-- Start --

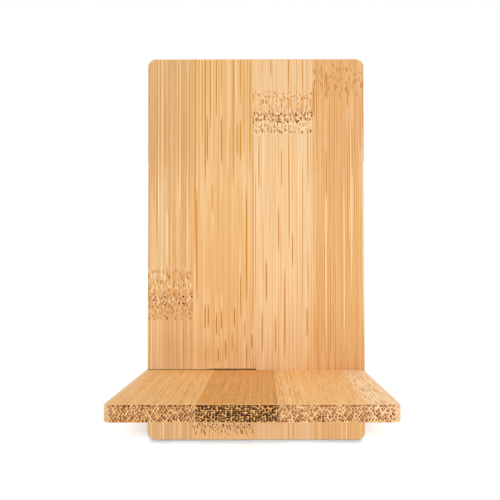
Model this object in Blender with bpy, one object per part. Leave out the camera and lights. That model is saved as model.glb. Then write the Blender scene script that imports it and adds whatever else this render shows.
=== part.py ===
"""Phone holder made of two flat bamboo boards that slot into each other at a right angle.

The tall panel leans back and carries the phone's back. The shelf passes through the panel's slot,
carries the phone's lower edge in front and reaches the desk behind, so that it is the rear leg too.
Each board is glued up from slats, edge to edge, and was slotted afterwards, so the slot parts the
slats that it crosses. The shelf slides out sideways to take the holder apart.
"""

import math

import bmesh
import bpy

# Boards, in metres
BOARD_THICKNESS = 0.0050
PANEL_WIDTH = 0.0800
PANEL_LENGTH = 0.1408
PANEL_CORNER_RADIUS = 0.0028
SHELF_WIDTH = 0.0805
SHELF_LENGTH = 0.1408
SHELF_CORNER_RADIUS = 0.0020
EASED_EDGE_RADIUS = 0.0005

# Slots: the panel's is open at its left side, and the shelf's at its right side
PANEL_SLOT_HEIGHT = 0.0205  # panel's bottom end to the slot's lower side
SHELF_SLOT_SHARE = 0.5  # where the slot's middle is along the shelf, from its front end
SNUG_CLEARANCE = 0.0001  # on the side where a slot bears on the other board
LOOSE_CLEARANCE = 0.0004  # on the slot's other side
SLOT_SHORTFALL = 0.0001  # each saw cut stops this far short of its board's middle
SLOT_END_CLEARANCE = 0.0003  # between the two slots' ends when the shelf is pushed home

# Widths of the slats from left to right, as shares of the board's width, and the glue between them
PANEL_SLAT_SHARES = (0.2075, 0.2775, 0.2775, 0.2375)
SHELF_SLAT_SHARES = (0.3135, 0.2750, 0.2975, 0.1140)
GLUE_LINE = 0.0001

# Colour of each slat from left to right, as the eye sees it
PANEL_TONES = ("#E3B780", "#E8B479", "#EDC08B", "#DFA76E")
SHELF_TONES = ("#E1A965", "#D59A57", "#E9B274", "#EFC492")
BAMBOO_ROUGHNESS = 0.55

# How round edges are divided and shaded, and how far a saw runs past the board
CORNER_SEGMENTS = 6
EASED_EDGE_SEGMENTS = 4
ROUND_PROFILE = 0.5
SHARPEST_SMOOTH_ANGLE = math.radians(40)
SAW_OVERRUN = 0.0020

QUARTER_TURN = math.radians(90)
SLOT_WIDTH = BOARD_THICKNESS + SNUG_CLEARANCE + LOOSE_CLEARANCE
LEFT = -1
RIGHT = 1

PANEL = {
    "name": "back",
    "width": PANEL_WIDTH,
    "length": PANEL_LENGTH,
    "corner_radius": PANEL_CORNER_RADIUS,
    "slat_shares": PANEL_SLAT_SHARES,
    "slot_side": LEFT,
    "slot_start": PANEL_SLOT_HEIGHT,
    "end_names": ("lower", "upper"),
    "tones": PANEL_TONES,
}
SHELF = {
    "name": "shelf",
    "width": SHELF_WIDTH,
    "length": SHELF_LENGTH,
    "corner_radius": SHELF_CORNER_RADIUS,
    "slat_shares": SHELF_SLAT_SHARES,
    "slot_side": RIGHT,
    "slot_start": SHELF_LENGTH * SHELF_SLOT_SHARE - SLOT_WIDTH / 2,
    "end_names": ("front", "rear"),
    "tones": SHELF_TONES,
}


def clear_scene():
    for obj in list(bpy.data.objects):
        bpy.data.objects.remove(obj)


def add_frame(name, parent=None, location=(0, 0, 0), turn=0):
    """An empty that carries pieces, turned about X."""
    frame = bpy.data.objects.new(name, None)
    bpy.context.collection.objects.link(frame)
    frame.parent = parent
    frame.location = location
    frame.rotation_euler = (turn, 0, 0)
    return frame


def add_piece(name, bm, frame):
    """An object that holds bm, in the axes of its frame."""
    bmesh.ops.recalc_face_normals(bm, faces=bm.faces)
    mesh = bpy.data.meshes.new(name)
    bm.to_mesh(mesh)
    bm.free()
    piece = bpy.data.objects.new(name, mesh)
    bpy.context.collection.objects.link(piece)
    piece.parent = frame
    return piece


def linear(channel):
    """One sRGB channel, 0 to 1, as linear light."""
    return channel / 12.92 if channel <= 0.04045 else ((channel + 0.055) / 1.055) ** 2.4


def bamboo(name, tone):
    """Sanded bamboo in the colour of one slat."""
    material = bpy.data.materials.new(name)
    material.use_nodes = True
    shader = material.node_tree.nodes["Principled BSDF"]
    channels = [int(tone[i : i + 2], 16) / 255 for i in (1, 3, 5)]
    shader.inputs["Base Color"].default_value = (*map(linear, channels), 1)
    shader.inputs["Roughness"].default_value = BAMBOO_ROUGHNESS
    shader.inputs["Metallic"].default_value = 0
    return material


def box(bm, low, high):
    """A box between two corners."""
    made = bmesh.ops.create_cube(bm, size=1)
    for vert in made["verts"]:
        vert.co = [low[i] if vert.co[i] < 0 else high[i] for i in range(3)]


def round_edges(bm, edges, radius, segments):
    bmesh.ops.bevel(
        bm,
        geom=edges,
        offset=radius,
        segments=segments,
        profile=ROUND_PROFILE,
        affect="EDGES",
        material=-1,
    )


def blank(board):
    """The glued-up board before it is slotted: rounded corners, every edge eased.

    X runs across the board from its middle, Y from its bottom or front end, and Z from its rear or
    lower face.
    """
    bm = bmesh.new()
    half = board["width"] / 2
    box(bm, (-half, 0, 0), (half, board["length"], BOARD_THICKNESS))
    through = [e for e in bm.edges if e.verts[0].co.xy == e.verts[1].co.xy]
    round_edges(bm, through, board["corner_radius"], CORNER_SEGMENTS)
    rims = [e for e in bm.edges if e.verts[0].co.z == e.verts[1].co.z]
    round_edges(bm, rims, EASED_EDGE_RADIUS, EASED_EDGE_SEGMENTS)
    return bm


def saw(bm, point, direction):
    """Cuts straight through at a point, throws away what lies that way and closes the cut."""
    everything = bm.verts[:] + bm.edges[:] + bm.faces[:]
    cut = bmesh.ops.bisect_plane(
        bm, geom=everything, plane_co=point, plane_no=direction, clear_outer=True
    )
    rim = [g for g in cut["geom_cut"] if isinstance(g, bmesh.types.BMEdge)]
    bmesh.ops.edgeloop_fill(bm, edges=rim)


def slot_span(board):
    """Where the saw is across the board, left end first: it leaves past the open side."""
    outside = board["width"] / 2 + SAW_OVERRUN
    if board["slot_side"] == LEFT:
        return -outside, -SLOT_SHORTFALL
    return SLOT_SHORTFALL, outside


def slats(board):
    """Left and right side of each slat, with half a glue line taken off at a seam."""
    width = board["width"]
    shares = board["slat_shares"]
    left = -width / 2
    spans = []
    for number, share in enumerate(shares, start=1):
        right = left + width * share / sum(shares)
        glue_left = 0 if number == 1 else GLUE_LINE / 2
        glue_right = 0 if number == len(shares) else GLUE_LINE / 2
        spans.append((left + glue_left, right - glue_right))
        left = right
    return spans


def slat_blank(board, number):
    """One slat of the board, over its whole length."""
    bm = blank(board)
    spans = slats(board)
    left, right = spans[number - 1]
    if number > 1:
        saw(bm, (left, 0, 0), (-1, 0, 0))
    if number < len(spans):
        saw(bm, (right, 0, 0), (1, 0, 0))
    return bm


def slot_cutter(board):
    """The saw cut as a solid, past the board's side and both of its faces."""
    left, right = slot_span(board)
    bm = bmesh.new()
    box(
        bm,
        (left, board["slot_start"], -SAW_OVERRUN),
        (right, board["slot_start"] + SLOT_WIDTH, BOARD_THICKNESS + SAW_OVERRUN),
    )
    cutter = add_piece(board["name"] + "_slot_cutter", bm, board["frame"])
    cutter.hide_render = True
    cutter.display_type = "WIRE"
    return cutter


def finish_slat(board, name, bm, tone):
    piece = add_piece(name, bm, board["frame"])
    piece.data.materials.append(bamboo(name + "_bamboo", tone))
    piece.data.shade_smooth()
    piece.data.set_sharp_from_angle(angle=SHARPEST_SMOOTH_ANGLE)
    return piece


def build_board(board):
    """One piece for each slat, or two where the slot parts it, from the board's left side."""
    cutter = slot_cutter(board)
    slot_left, slot_right = slot_span(board)
    slot_start = board["slot_start"]
    near_name, far_name = board["end_names"]
    for number, (left, right) in enumerate(slats(board), start=1):
        name = f"{board['name']}_slat_{number}"
        tone = board["tones"][number - 1]
        if slot_left <= left and right <= slot_right:
            near = slat_blank(board, number)
            saw(near, (0, slot_start, 0), (0, 1, 0))
            finish_slat(board, f"{name}_{near_name}", near, tone)
            far = slat_blank(board, number)
            saw(far, (0, slot_start + SLOT_WIDTH, 0), (0, -1, 0))
            finish_slat(board, f"{name}_{far_name}", far, tone)
            continue
        piece = finish_slat(board, name, slat_blank(board, number), tone)
        if left < slot_right and slot_left < right:
            notch = piece.modifiers.new("Slot", "BOOLEAN")
            notch.operation = "DIFFERENCE"
            notch.solver = "EXACT"
            notch.object = cutter


class Stance:
    """How the two boards stand on the desk.

    In the stand's own axes Y points square out of the panel's rear face and Z up along the panel,
    from the panel's lower rear edge. The stand leans back until the shelf's rear end is on the desk.
    """

    def __init__(self):
        self.shelf_bottom = PANEL_SLOT_HEIGHT + SNUG_CLEARANCE
        self.shelf_front = -(BOARD_THICKNESS + SNUG_CLEARANCE + SHELF["slot_start"])
        self.shelf_rear = self.shelf_front + SHELF_LENGTH
        self.lean = math.atan2(self.shelf_bottom, self.shelf_rear)
        self.slots_apart = 2 * SLOT_SHORTFALL + SLOT_END_CLEARANCE

    def backward(self, y, z):
        """How far behind the foot a point of the stand's axes is, level with the desk."""
        return y * math.cos(self.lean) + z * math.sin(self.lean)

    def origin(self):
        """Where the panel's lower rear edge goes, so that the holder stands over the origin."""
        ease = EASED_EDGE_RADIUS
        shelf_top = self.shelf_bottom + BOARD_THICKNESS
        front = self.backward(self.shelf_front + ease, self.shelf_bottom + ease) - ease
        rear_of_shelf = self.backward(self.shelf_rear - ease, shelf_top - ease) + ease
        rear_of_panel = self.backward(-ease, PANEL_LENGTH - ease) + ease
        rear = max(rear_of_shelf, rear_of_panel)
        height = ease * (1 - math.sin(self.lean) - math.cos(self.lean))
        return 0, -(front + rear) / 2, height

    def across(self):
        """Where each board's middle goes across the stand, the panel's first."""
        left = min(-PANEL_WIDTH / 2, -self.slots_apart - SHELF_WIDTH / 2)
        right = max(PANEL_WIDTH / 2, -self.slots_apart + SHELF_WIDTH / 2)
        panel = -(left + right) / 2
        return panel, panel - self.slots_apart


def main():
    clear_scene()
    stance = Stance()
    panel_x, shelf_x = stance.across()
    stand = add_frame("stand", location=stance.origin(), turn=-stance.lean)
    PANEL["frame"] = add_frame(
        "back_panel", stand, location=(panel_x, 0, 0), turn=QUARTER_TURN
    )
    SHELF["frame"] = add_frame(
        "shelf", stand, location=(shelf_x, stance.shelf_front, stance.shelf_bottom)
    )
    build_board(PANEL)
    build_board(SHELF)


main()
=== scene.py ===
"""Phone holder of two flat bamboo boards that slot into each other: its finish, light and camera.

Each board is glued up from slats, edge to edge. A slat is one finished piece, or two where a slot
saws through it. A board's own axes are X across from its middle, Y along from its bottom or front
end, and Z up from its rear or lower face. Grain, nodes and end grain are placed in those axes, in
millimetres.
"""

import math
from collections import namedtuple

import bmesh
import bpy
from mathutils import Matrix, Vector


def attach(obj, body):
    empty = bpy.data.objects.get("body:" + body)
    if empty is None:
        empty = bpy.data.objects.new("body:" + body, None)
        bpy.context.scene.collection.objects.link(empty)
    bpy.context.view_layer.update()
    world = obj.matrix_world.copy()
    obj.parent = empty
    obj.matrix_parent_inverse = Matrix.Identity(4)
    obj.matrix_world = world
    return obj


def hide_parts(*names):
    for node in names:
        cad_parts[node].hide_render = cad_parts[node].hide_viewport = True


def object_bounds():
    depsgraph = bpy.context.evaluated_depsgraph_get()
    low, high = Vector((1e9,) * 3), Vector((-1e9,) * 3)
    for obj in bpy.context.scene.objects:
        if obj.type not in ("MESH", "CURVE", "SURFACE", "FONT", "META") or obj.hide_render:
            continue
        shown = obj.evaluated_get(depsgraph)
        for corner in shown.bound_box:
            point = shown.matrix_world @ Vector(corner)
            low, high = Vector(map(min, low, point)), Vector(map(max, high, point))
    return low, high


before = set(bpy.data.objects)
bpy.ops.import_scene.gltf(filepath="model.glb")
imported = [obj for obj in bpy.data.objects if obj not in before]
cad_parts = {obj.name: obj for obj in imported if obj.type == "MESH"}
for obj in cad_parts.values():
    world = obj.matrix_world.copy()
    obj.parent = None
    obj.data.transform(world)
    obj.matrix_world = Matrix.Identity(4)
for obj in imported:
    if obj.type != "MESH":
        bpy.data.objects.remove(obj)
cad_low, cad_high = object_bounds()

# Boards and slots, in metres, as the frame has them
BOARD_THICKNESS = 0.0050
PANEL_WIDTH = 0.0800
PANEL_LENGTH = 0.1408
PANEL_CORNER_RADIUS = 0.0028
SHELF_WIDTH = 0.0805
SHELF_LENGTH = 0.1408
SHELF_CORNER_RADIUS = 0.0020
EASED_EDGE_RADIUS = 0.0005
PANEL_SLOT_HEIGHT = 0.0205
SNUG_CLEARANCE = 0.0001
SLOT_WIDTH = 0.0055
SLOT_SHORTFALL = 0.0001
SLOT_END_CLEARANCE = 0.0003

# How the finished boards differ from plain blanks
GLUE_LINE = 0.00002
SLOT_WORN = 0.0001  # the panel's slot is this much wider at its end than the frame's
SLOT_MOUTH_DROP = 0.00027  # and this much narrower again at its mouth
SLOT_STEP = -0.0173  # where across the panel it changes
CORNER_SEGMENTS = 12
EASED_EDGE_SEGMENTS = 4
SHARPEST_SMOOTH_ANGLE = math.radians(35)
SAW_OVERRUN = 0.0020

SLOTS_APART = 2 * SLOT_SHORTFALL + SLOT_END_CLEARANCE
SHELF_SLOT_START = (SHELF_LENGTH - SLOT_WIDTH) / 2
SHELF_FRONT = -(BOARD_THICKNESS + SNUG_CLEARANCE + SHELF_SLOT_START)
SHELF_REAR = SHELF_FRONT + SHELF_LENGTH
SHELF_BOTTOM = PANEL_SLOT_HEIGHT + SNUG_CLEARANCE
LEAN = math.atan2(SHELF_BOTTOM, SHELF_REAR)
QUARTER_TURN = math.radians(90)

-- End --

■ **TASK OBJECTIVE**
Within the material above, extract exactly the lines that start at the line containing "panel_x, shelf_x = stance.across()" and stop after the line containing "if empty is", and only those.

■ **RESPONSE TO THE EXERCISE**
    panel_x, shelf_x = stance.across()
    stand = add_frame("stand", location=stance.origin(), turn=-stance.lean)
    PANEL["frame"] = add_frame(
        "back_panel", stand, location=(panel_x, 0, 0), turn=QUARTER_TURN
    )
    SHELF["frame"] = add_frame(
        "shelf", stand, location=(shelf_x, stance.shelf_front, stance.shelf_bottom)
    )
    build_board(PANEL)
    build_board(SHELF)


main()
=== scene.py ===
"""Phone holder of two flat bamboo boards that slot into each other: its finish, light and camera.

Each board is glued up from slats, edge to edge. A slat is one finished piece, or two where a slot
saws through it. A board's own axes are X across from its middle, Y along from its bottom or front
end, and Z up from its rear or lower face. Grain, nodes and end grain are placed in those axes, in
millimetres.
"""

import math
from collections import namedtuple

import bmesh
import bpy
from mathutils import Matrix, Vector


def attach(obj, body):
    empty = bpy.data.objects.get("body:" + body)
    if empty is None:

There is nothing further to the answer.